Throughout her pregnancy, we follow Julie’s daily life as she moves between various lovers and friends. There is Katerine (Katherine Mousseau), her friend and roommate, who leaves her for a new lover but eventually returns when that relationship ends; and Jacques (Jacques Cohen), her Moroccan boyfriend, who also eventually abandons her. Her brothers—Gabriel (Donald Pilon), Raphaël (Daniel Pilon), and Joachim (André Gagnon)—then come to her rescue. Intent on wiping away Julie’s artistic ideals, they destroy the eccentric objects in her apartment to put an end to her life as an artist. They want to track down the child's father and teach him a lesson. Julie, who does not know who the father is, is forced by her brothers to speak and improvises a story: he is French and drives a blue Jaguar. The Lachapelle brothers, driving a convertible Camaro, scour the roads of Quebec in search of this supposed father, watched by an indifferent, barely concerned Julie. Along the way, they pick up Marie, a reticent hitchhiker whom the brothers rape in a roadside field before continuing their journey. Upon arriving at the home of the supposed father, Joachim, Gabriel, and Raphaël beat him severely without even explaining their actions.
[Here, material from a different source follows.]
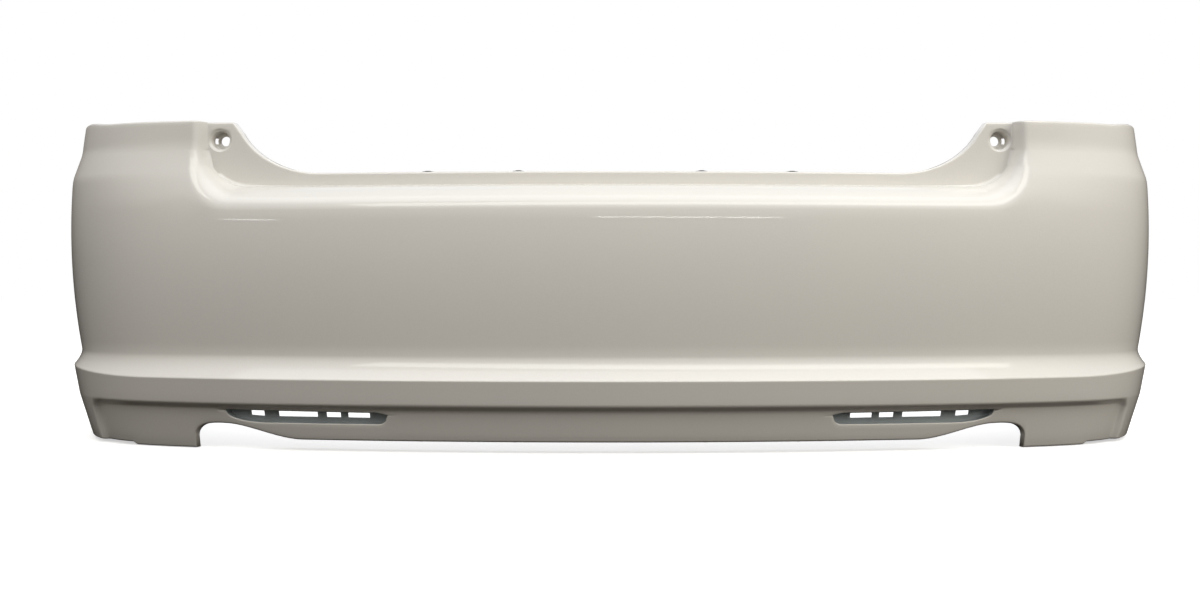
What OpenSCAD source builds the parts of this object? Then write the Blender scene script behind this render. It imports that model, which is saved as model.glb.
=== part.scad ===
// Rear bumper cover of a saloon car, with its moulded skin, reflector trays, brackets and fasteners.
// Frame: X across the car, +Y towards the front wheels, +Z up. Millimetres.

/* [Overall shape] */
// Length round the plan from the centreline to each wheel-arch edge
half_girth = 1335; // [1325:5:1345]
// Change of heading in the first 520 mm out from the centreline, degrees
crown = 9; // [8:0.5:10]
// Distance round the plan at which each corner starts to turn
turn_from = 624; // [620:2:630]
// Distance round the plan at which the turn is finished
turn_to = 1092; // [1084:2:1100]
// Wall thickness of the moulded skin
wall = 3; // [2.6:0.1:3.2]

/* [Front face] */
// Height of the lower edge in the middle
edge_z = 16; // [14:1:18]
// Height of the soft line above the inset lower panel
panel_z = 71; // [71:1:73]
// Height of the sharp crease in the middle
crease_z = 107; // [104:1:110]
// Height of the back of the ledge above the crease
ledge_z = 141; // [138:1:144]
// How far the crease stands out from the face behind the ledge, in the middle
ledge_out = 21; // [18:1:23]
// Height at which the face starts to roll over into the shelf
shoulder_z = 351; // [349:1:352]

/* [Boot recess] */
// Height of the bottom of the recess, where the shelf meets the sill strip
valley_z = 391; // [390:1:393]
// Height of the top of the sill strip
sill_z = 411; // [409:1:413]
// Height of the top of the corner gussets
gusset_z = 488; // [485:1:490]
// How far the recess floor lies behind the front line
recess_depth = 68; // [64:1:72]
// Distance round the plan to the inner edge of each wing
recess_to = 620; // [618:1:622]
// Radius of the lower outer corner of the recess
recess_r = 60; // [57:1:62]

/* [Reflector slots] */
// Inner end of each slot, round the plan from the centreline
slot_from = 323; // [318:1:328]
// Outer end of each slot
slot_to = 569; // [564:1:571]
// Height of the lower lip of the slots
slot_z = 41.5; // [41:0.5:42]
// Height of the slot opening at its inner end
slot_h = 17; // [16:0.5:17]

/* [Exhaust notches] */
// Highest point of each notch, round the plan from the centreline
notch_peak = 577; // [575:1:580]
// Rise of the notch above the lower edge
notch_rise = 23; // [20:1:24]

/* [Corner cups] */
// Distance of the cup axis from the centreline
cup_x = 588; // [586:1:589]
// Height of the cup axis
cup_z = 461; // [459:1:463]
// Radius of the cup bore
cup_r = 14; // [13:0.5:14.5]
// Depth of the cup behind the recess floor
cup_depth = 20; // [18:1:22]
// Radius of the fixing hole in the cup floor
cup_hole_r = 7.5; // [6.5:0.5:7.5]

/* [Push-in retainers] */
// Distance of the inner retainers from the centreline
clip_x_inner = 140; // [130:5:150]
// Distance of the outer retainers from the centreline
clip_x_outer = 280; // [270:5:290]
// Radius of the retainer shanks
clip_r = 4; // [3.6:0.1:4.2]
// Running clearance between centre pin and collar, on the radius
clip_gap = 0.05; // [0.03:0.01:0.08]

/* [Hidden] */
inset_deep = 8;
inset_to = 826;
inset_r = 25;
panel_flare = 0.12;
band_slope = 0.2;
face_mid = 288;
face_bulge = 1800;
shoulder_in = 26;
side_mid = 330;
side_bulge = 2240;
side_ledge = 11.4;
side_slope = 0.175;
side_in = 10;
gusset_from = 445;
gusset_to = 576;
gusset_bend = 0.98;
wing_rise = 5;
wing_fall = 97;
roll_wide = 40;
roll_tight = 12;
side_heading = 88;
arch_r = 370;
arch_z = 83;
arch_reach = 186;
arch_blend = 1070;
lower_flange = 38;
notch_flange = 12;
sill_flange = 28;
top_flange = 14;
arch_flange = 24;
notch_from = 455;
notch_to = recess_to + 7.5;
lobe_step = 738;
cup_shift = 3;
cup_lip_r = 17;
sheet_t = 2;
bracket_t = 3;
strip_gap = 0.3;
clip_head = 1.2;
pin_head = 1;
pin_r = clip_r / 2;
rivet_r = 1.6;
clip_xs = [-clip_x_outer, -clip_x_inner, clip_x_inner, clip_x_outer];
side_cell = (half_girth - 1020) / 5;
rail_stations = [for (i = [1:3]) 1020 + side_cell * (i + 0.5)];
arch_cell = (shoulder_z - ledge_z) / 4;
nut_heights = [for (i = [0, 1, 3]) ledge_z + arch_cell * (i + 0.5)];
rail_in = 7.5;
nut_in = 13;
strip_reach = 300;
clip_in = 16;
edge_in = 22;
rivet_xs = [-210, -70, 0, 70, 210];
stake_places = [[slot_from - 8, slot_z + 10.5], [slot_to + 8, slot_z + 17.5]];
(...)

Back in Montreal, Julie’s child, named Xanthippe, is now two months old. She considers the option of putting her baby up for adoption but, once again, backs out after meeting a few prospective parents and resolves to raise the child herself, alongside her partner Tancrède, in a new apartment she decorates to her own taste.

== Production ==
The film was shot on the weekends in 16 millimeter on a budget of $45,000.